À l’instar des plongeurs humains, les baleines souffrent de blessures occasionnées par les bulles d’azote qui se forment dans leurs tissus. Des experts découvrent qu’elles n’ont pas de capacités physiologiques particulières, mais plutôt qu´elles savent gérer ce problème. Sauf quand elles sont exposées à des stress multiples, comme les sonars militaires.

Chez les humains, les accidents de décompression sont bien connus. L’azote, un des gaz contenus dans l´air inspiré par le plongeur, se dissout dans le sang et les tissus sous forme de microbulles. Si le plongeur remonte trop rapidement, les bulles grossissent et le gaz ne peut pas être expiré par les poumons. Des lésions plus ou moins graves peuvent apparaître, de la douleur articulaire à la paralysie et jusqu´à la mort. Ces accidents peuvent aussi survenir chez les apnéistes lors de plongées répétitives ou en profondeur extrême.

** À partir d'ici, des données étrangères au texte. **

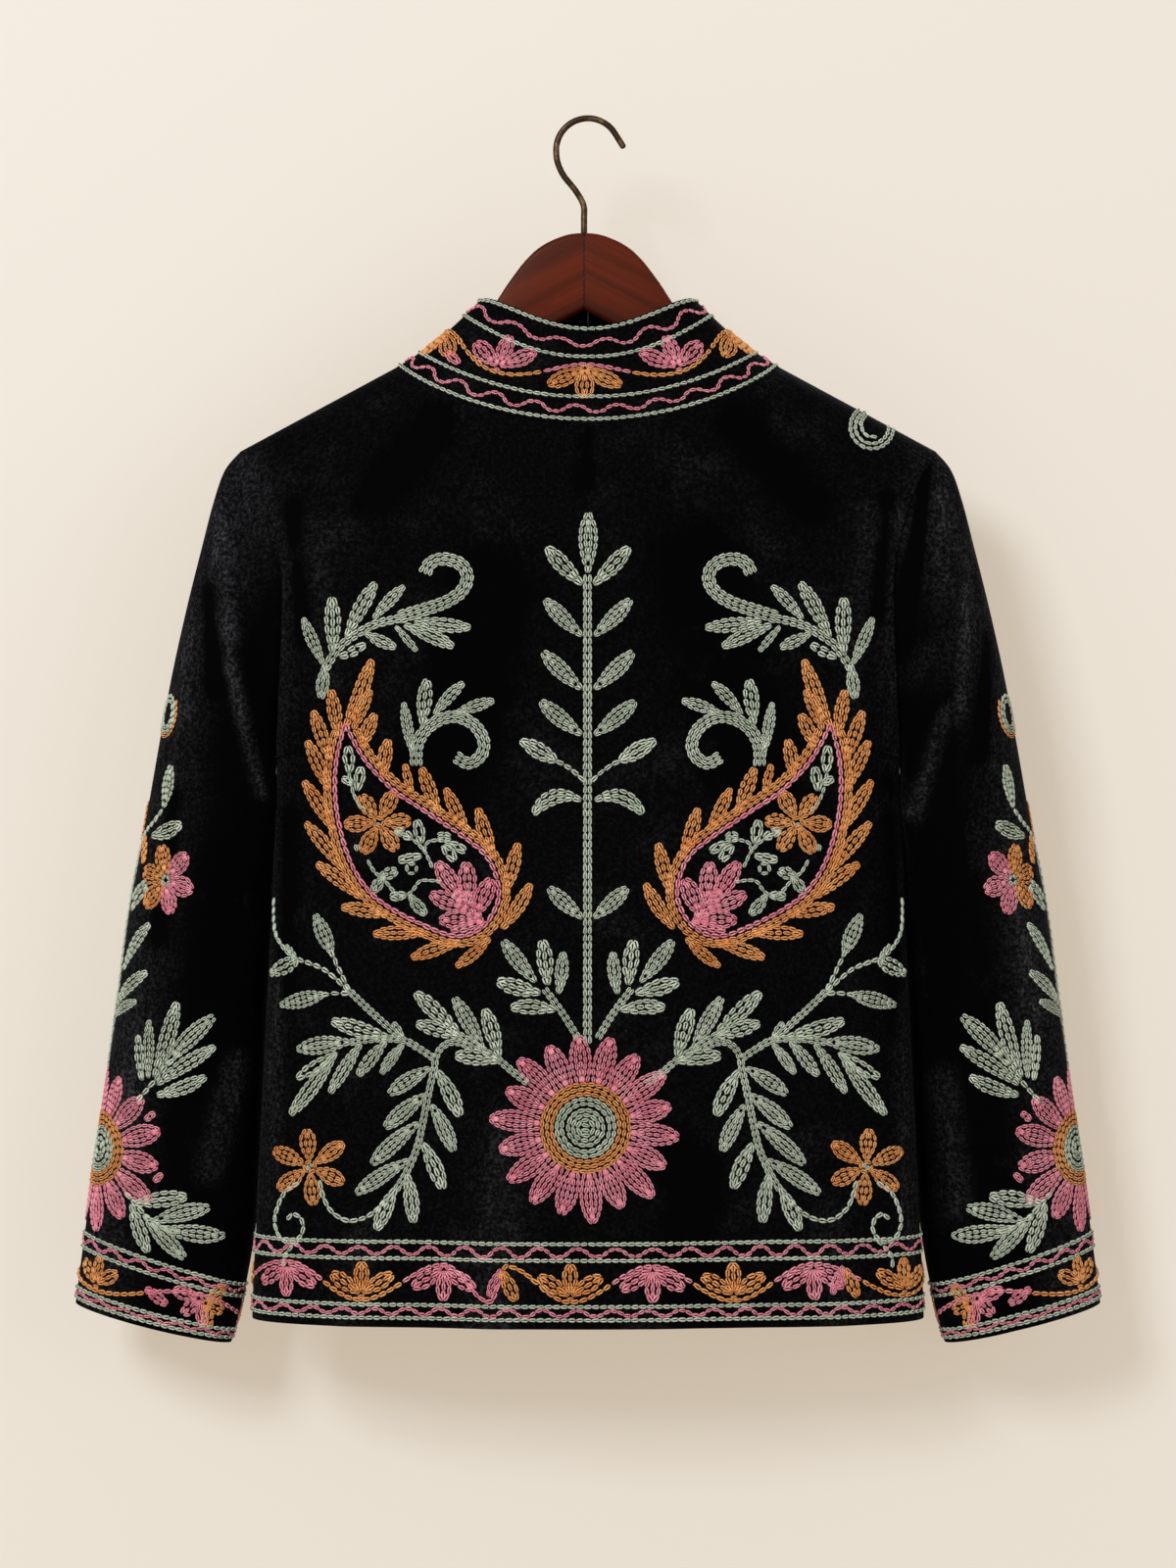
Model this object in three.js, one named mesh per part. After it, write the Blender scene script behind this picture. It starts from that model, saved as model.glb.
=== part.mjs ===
// An embroidered velvet jacket, hung on a wooden hanger with a wire hook.
// Millimetres, +Z up. The origin is the inside top of the hook. +X is the wearer's right and +Y is
// the wearer's front, so the back of the jacket faces -Y. The jacket's middle is the plane x = 0.
import * as THREE from "three";

// Cloth
const WALL = 1.8; // velvet with its turnings
const SEAM = 0.3; // between pieces that are sewn together
const FRONT_GAP = 0.6; // between the two fronts, which meet edge to edge

// Driving sizes of the jacket
const NECK = { halfWidth: 122, sideZ: -157, backZ: -198, frontZ: -192, curve: 1.6 };
const COLLAR = { halfWidth: 68, backDepth: 34, frontDepth: 38, sideZ: -113.5, backZ: -134.7, frontZ: -112.5 };
const COLLAR_BOW = 3.3; // how far the collar's side line dips under its chord
const COLLAR_CURVE = 3.1;
const COLLAR_LEAN = { side: 0.55, middle: 0.98, sideUp: 0.83, middleUp: 0.2 }; // the neck seam's mitre
const SHOULDER = { x: 221.6, z: -210.6 };
const ARMHOLE = { drop: 194.4, halfDepth: 40 };
const HEM_Z = -761.5;
const SIDE_ROUNDING = 0.75; // exponent: 1 is an ellipse, less is flatter with rounder sides
// The heights between which the body's side closes under the arm, and how near to itself the seam pulls
const UNDERARM = { closesFrom: -300, closesTo: -520, pinch: 5 };
const SETTLING = 2; // how soon the rows straighten from the shoulder slope to the level hem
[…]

En avril 2010, le Woods Hole Oceanographic Institution´s Marine Mammal Center (WHOI MMC) a invité 28 experts internationaux en physiologie liée à la plongée, aussi bien chez les humains que les mammifères marins, à participer à un séminaire de trois jours pour faire le point sur leurs connaissances concernant la gestion des gaz sous pression par les mammifères marins. A l´issue du séminaire, les scientifiques ont publié une étude le 21 décembre 2011 sur le site Internet de Proceedings of the Royal Society B.

Gérer le taux d’azote et les bulles …

Chez les mammifères marins, qui passent la majorité de leur temps sous l´eau, les plongées répétées font partie de leur routine quotidienne, sans apparemment causer de blessures. Depuis une cinquantaine d´années et jusqu´à maintenant, les scientifiques ont pensé que ces mammifères disposaient d´une batterie d’adaptations anatomiques, physiologiques et comportementales leur permettant de réduire le taux d´azote dans leur sang et leurs tissus pendant la plongée, et qu´ils n´étaient pas exposés à des accidents de décompression, d´autant plus qu´ils plongent en apnée.

Mais de récentes études montrent qu´ils peuvent, eux aussi, souffrir de cette formation de bulles de gaz dans leurs tissus dans certaines circonstances. Ces experts suggèrent que, chez les mammifères en plongée, les réponses physiologiques varient en fonction de la présence dans leur environnement d’agents stressants multiples, et que la physiologie des mammifères marins ne consiste pas simplement à minimiser le taux d’azote dans leurs tissus, mais plutôt à le gérer, ou faire avec, de manière très régulière. Ainsi, pour ces chercheurs, la présence et le taux d’azote dans les tissus des mammifères marins pourraient présenter de plus grandes variations qu´ils ne l’avaient cru précédemment.

… à condition de ne pas subir de stress multiples

Les premiers constats et hypothèses de ces chercheurs résultent des nécropsies effectuées sur les carcasses de baleines à bec qui s´étaient échouées sur les plages des îles Canaries en 2002, après avoir été exposées à des exercices de sonars militaires. Pour ces baleines, des lésions graves liées à la formation de bulles de gaz dans leurs tissus ont été mises en évidence. Ce type de son intense pourrait avoir un impact direct sur la formation de bulles d ‘azote ou bien sur le comportement des baleines qui modifieraient le profil de leurs plongées (temps et profondeur), ce qui provoquerait une saturation excessive des tissus et une importante formation de bulles de gaz.

Les experts du WHOI ont utilisé un appareil d’imagerie médicale (CT scanner) pour examiner les carcasses des mammifères marins à différentes pressions pour comprendre le comportement des gaz dans le corps. Pour d´autres études, ils ont eu recours à un dispositif portable à ultrasons pour détecter la présence de gaz chez des dauphins échoués vivants. D´autres études ont porté sur des cachalots et des phoques.

Les chercheurs réunis en séminaire comptent bien poursuivre leurs recherches grâce à ces technologies, car il y a beaucoup à apprendre sur les effets des bulles de gaz au niveau du fonctionnement moléculaire, cellulaire et organique chez les mammifères marins.